CAD and scene scripts —
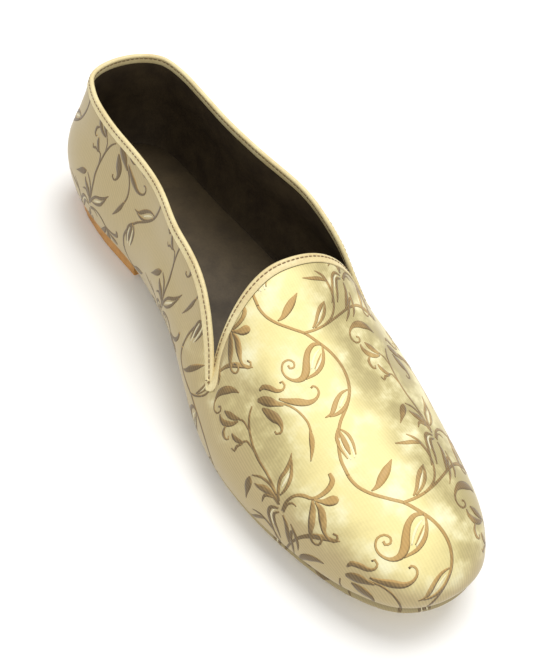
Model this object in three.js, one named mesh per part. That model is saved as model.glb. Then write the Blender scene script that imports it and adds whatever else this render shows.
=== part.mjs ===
// Left shoe of a pair of brocade mojari slippers, standing empty on its sole.
// Millimetres, +Z up, toe towards -Y, +X the outer (little toe) side.
// "Station" is the distance from the back of the heel, measured along the shoe.
import * as THREE from 'three';

// ---- driving sizes -------------------------------------------------------
const FOOT_LENGTH = 270;          // feather line, heel back to toe
const LOOP_HALF = 45;             // stations along each side of the shoe

// [station, outer half width, inner half width] of the feather line
const OUTLINE = [
  [5, 18.5, 19],
  [14, 25.2, 25.5],
  [27, 28.0, 28.3],
  [46, 29.2, 28.4],
  [68, 31.6, 26.0],
  [90, 35.0, 25.6],
  [112, 38.8, 27.4],
  [134, 42.6, 32.6],
  [156, 44.8, 39.4],
  [174, 45.0, 42.6],
  [198, 42.2, 41.8],
  [222, 36.6, 37.2],
  [245, 29.6, 30.2],
  [258, 23.0, 23.4],
  [265, 16.9, 17.0],
];

const HEEL_HEIGHT = 9;            // heel block, floor to seat
const HEEL_LENGTH = 68;           // heel back to the straight breast
const SOLE_THICKNESS = 2.7;
const TOE_SPRING = 10;            // lift of the sole's underside at the toe
const GAP = 0.3;                  // clearance between neighbouring pieces
const SOLE_INSET = 2.4;           // sole edge inside the feather line
const HEEL_INSET = 1.2;           // heel edge inside the sole edge

// [station, height of the sole's underside above the floor]
const BOTTOM_LINE = [
  [0, HEEL_HEIGHT + GAP],
  [64, HEEL_HEIGHT + GAP],
  [90, 8.1],
  [125, 3.4],
  [158, 0],
  [196, 0],
  [222, 1.1],
  [248, 4.6],
  [FOOT_LENGTH, TOE_SPRING],
];

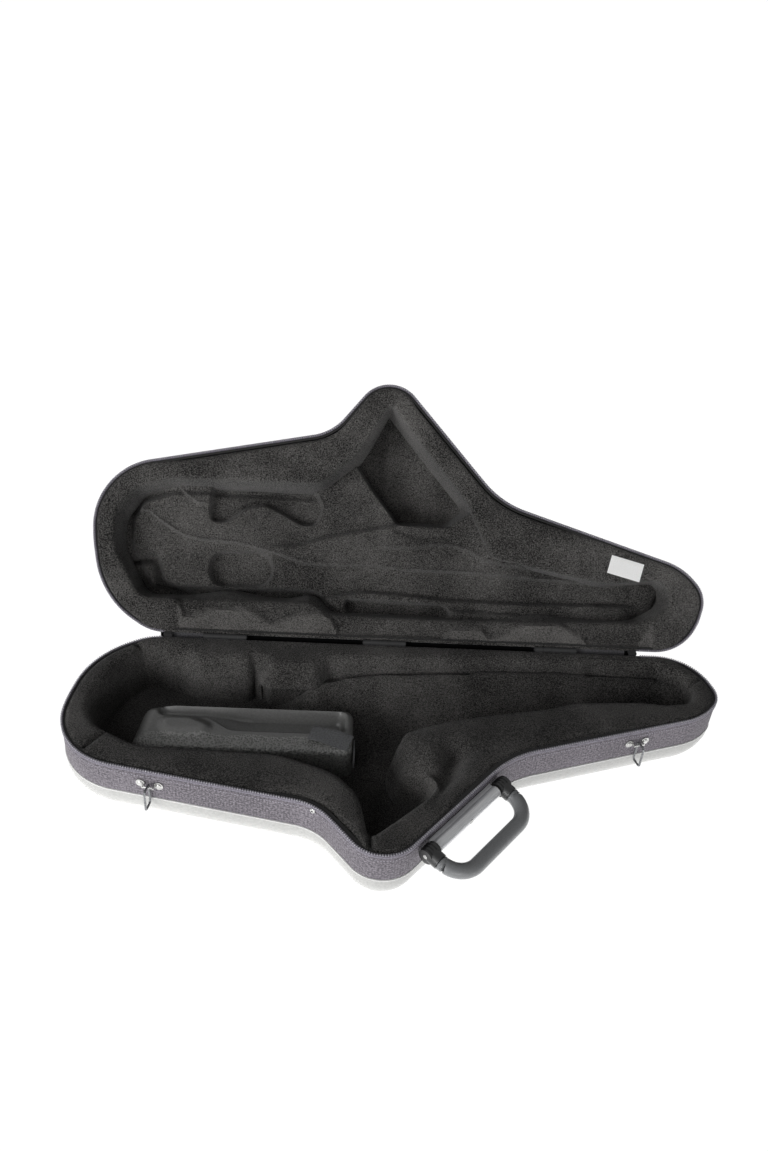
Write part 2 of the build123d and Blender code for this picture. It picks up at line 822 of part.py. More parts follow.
def lid_insert():
    """Formed plush insert of the lid with its pocket, recesses, boss and groove."""
    place = plan_point(boss_share, boss_width_share)
    boss = RectangleRounded(boss_length, boss_length, boss_round)
    boss = raise_face(Pos(place.X, place.Y) * boss, -insert_below_rim, boss_height - insert_below_rim)
    boss = chamfer(boss.edges().group_by(Axis.Z)[-1], boss_round / 2)
    space = liner_block(lid_liner + seat, lid_depth - seat, overrun)
    return (insert_form(0) & space) - insert_form(pad_wall) + boss


def label():
    """Plain sewn label on the lid's padded border."""
    place = plan_point(label_share, label_width_share)
    face = Rot(0, 0, label_turn) * RectangleRounded(label_length, label_width, label_round)
    low = crown_height + seat
    return raise_face(Pos(place.X, place.Y) * face, low, low + label_thickness)


def on_table(part):
    """Lift a piece of the base half so that the flat bottom stands at height zero."""
    return Pos(0, 0, rim_height) * part


def on_lid(part):
    """Turn a piece of the lid half over, close it on the base and open it on the hinge."""
    closed = mirror(part, about=Plane.XY.offset(mid_gap))
    return Pos(0, 0, rim_height) * closed.rotate(Axis((0, hinge_y, hinge_z), (1, 0, 0)), -open_angle)


def base_pieces():
    """Every node of the base half, and what hangs on it."""
    pieces = {
        "base_shell": half_core(base_depth, base_core),
        "base_side_cover": half_side_cover(base_crease),
        "base_bottom_cover": half_lower_cover(base_depth, base_crease),
        "base_piping": half_piping(base_crease),
        "base_zip_tape": half_tape(),
        "base_zip_coil": half_coil(),
        "base_floor_pad": base_floor(),
        "body_bed": body_bed(),
        "neck_tray": neck_tray(),
        "strap_flap": strap_flap(),
        "strap_tail": strap_tail(),
        "handle_sleeve": handle_sleeve(),
        "handle_screw": handle_screw(),
        "handle_pin": handle_pin(),
        "handle_collar_lower": handle_collar(-1),
        "handle_collar_upper": handle_collar(1),
        "handle_grip": handle_grip(),
        "rim_eyelet": rim_eyelet(),
        "spine_tape_base": spine_tape(),
        "hinge_rivets_base": hinge_rivets(),
    }
    pieces.update(base_pads())
    for side, wall, share in (("left", front_wall, ring_front_share), ("right", neck_wall, ring_neck_share)):
        pieces["ring_saddle_" + side] = ring_saddle(wall, share)
        pieces["ring_rivets_" + side] = ring_rivets(wall, share)
        pieces["strap_ring_" + side] = strap_ring(wall, share)
    slider_share = (slider_length / 2 + seat) / case_length
    for side, share in (("left", zip_start_share + slider_share), ("right", zip_end_share - slider_share)):
        pieces["zip_slider_" + side] = zip_slider(share)
        pieces["zip_pull_" + side] = zip_pull(share)
    for number, share in enumerate(hinge_centre_shares, start=1):
        pieces[f"hinge_leaf_base_{number}"] = hinge_leaf(share, True)
        pieces[f"hinge_pin_{number}"] = hinge_pin(share)
    return pieces


def lid_pieces():
    """Every node of the lid half."""
    pieces = {
        "lid_shell": half_core(lid_depth, lid_core),
        "lid_side_cover": half_side_cover(lid_crease),
        "lid_top_cover": half_lower_cover(lid_depth, lid_crease),
        "lid_piping": half_piping(lid_crease),
        "lid_zip_tape": half_tape(),
        "lid_zip_coil": half_coil(),
        "lid_border_pad": lid_border_pad(),
        "lid_insert": lid_insert(),
        "label": label(),
        "spine_tape_lid": spine_tape(),
        "hinge_rivets_lid": hinge_rivets(),
    }
    for number, share in enumerate(hinge_centre_shares, start=1):
        pieces[f"hinge_leaf_lid_{number}"] = hinge_leaf(share, False)
    return pieces


def main():
    """Write one file per node."""
    os.makedirs("parts", exist_ok=True)
    for name, part in base_pieces().items():
        export_step(on_table(part), f"parts/{name}.step")
    for name, part in lid_pieces().items():
        export_step(on_lid(part), f"parts/{name}.step")


main()
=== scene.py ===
"""Looks of an open tenor saxophone case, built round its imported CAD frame.

Plans are in millimetres: x runs along the hinge from the middle of the case, y away from the viewer
with zero at the back wall, z up from the rim of a half, so that its hollow lies below zero. Tables
give u, the distance from the case's left end, and v, the distance from its back wall.
"""

import json
import logging
import math
from dataclasses import dataclass, field
from enum import Enum
from functools import cache
from typing import Callable, Iterable, Sequence

import bmesh
import bpy
import numpy as np
from mathutils import Matrix, Vector, geometry

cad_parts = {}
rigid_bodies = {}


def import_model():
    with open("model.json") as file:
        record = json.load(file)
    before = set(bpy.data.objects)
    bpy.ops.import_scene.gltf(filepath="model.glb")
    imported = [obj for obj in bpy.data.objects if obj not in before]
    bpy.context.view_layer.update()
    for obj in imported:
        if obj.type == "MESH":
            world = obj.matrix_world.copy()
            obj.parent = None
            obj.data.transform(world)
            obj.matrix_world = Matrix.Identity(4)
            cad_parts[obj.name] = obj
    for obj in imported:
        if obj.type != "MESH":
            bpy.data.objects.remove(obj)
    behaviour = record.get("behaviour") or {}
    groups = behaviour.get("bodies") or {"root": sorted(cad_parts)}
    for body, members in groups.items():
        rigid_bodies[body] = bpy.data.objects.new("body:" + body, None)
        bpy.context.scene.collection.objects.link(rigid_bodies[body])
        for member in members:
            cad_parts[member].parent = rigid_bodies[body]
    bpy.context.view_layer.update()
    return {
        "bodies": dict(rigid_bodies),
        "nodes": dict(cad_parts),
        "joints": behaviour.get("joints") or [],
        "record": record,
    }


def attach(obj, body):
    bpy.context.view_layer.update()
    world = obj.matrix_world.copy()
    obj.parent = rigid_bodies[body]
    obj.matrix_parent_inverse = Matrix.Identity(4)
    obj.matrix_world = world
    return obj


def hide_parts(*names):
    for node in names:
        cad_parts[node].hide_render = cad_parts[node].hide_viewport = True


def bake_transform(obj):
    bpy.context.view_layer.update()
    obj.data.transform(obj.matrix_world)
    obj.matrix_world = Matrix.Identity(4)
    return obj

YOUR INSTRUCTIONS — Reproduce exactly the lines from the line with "Write part 2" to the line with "0, 0)), -open_angle)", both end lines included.

TASK RESPONSE —
Write part 2 of the build123d and Blender code for this picture. It picks up at line 822 of part.py. More parts follow.
def lid_insert():
    """Formed plush insert of the lid with its pocket, recesses, boss and groove."""
    place = plan_point(boss_share, boss_width_share)
    boss = RectangleRounded(boss_length, boss_length, boss_round)
    boss = raise_face(Pos(place.X, place.Y) * boss, -insert_below_rim, boss_height - insert_below_rim)
    boss = chamfer(boss.edges().group_by(Axis.Z)[-1], boss_round / 2)
    space = liner_block(lid_liner + seat, lid_depth - seat, overrun)
    return (insert_form(0) & space) - insert_form(pad_wall) + boss


def label():
    """Plain sewn label on the lid's padded border."""
    place = plan_point(label_share, label_width_share)
    face = Rot(0, 0, label_turn) * RectangleRounded(label_length, label_width, label_round)
    low = crown_height + seat
    return raise_face(Pos(place.X, place.Y) * face, low, low + label_thickness)


def on_table(part):
    """Lift a piece of the base half so that the flat bottom stands at height zero."""
    return Pos(0, 0, rim_height) * part


def on_lid(part):
    """Turn a piece of the lid half over, close it on the base and open it on the hinge."""
    closed = mirror(part, about=Plane.XY.offset(mid_gap))
    return Pos(0, 0, rim_height) * closed.rotate(Axis((0, hinge_y, hinge_z), (1, 0, 0)), -open_angle)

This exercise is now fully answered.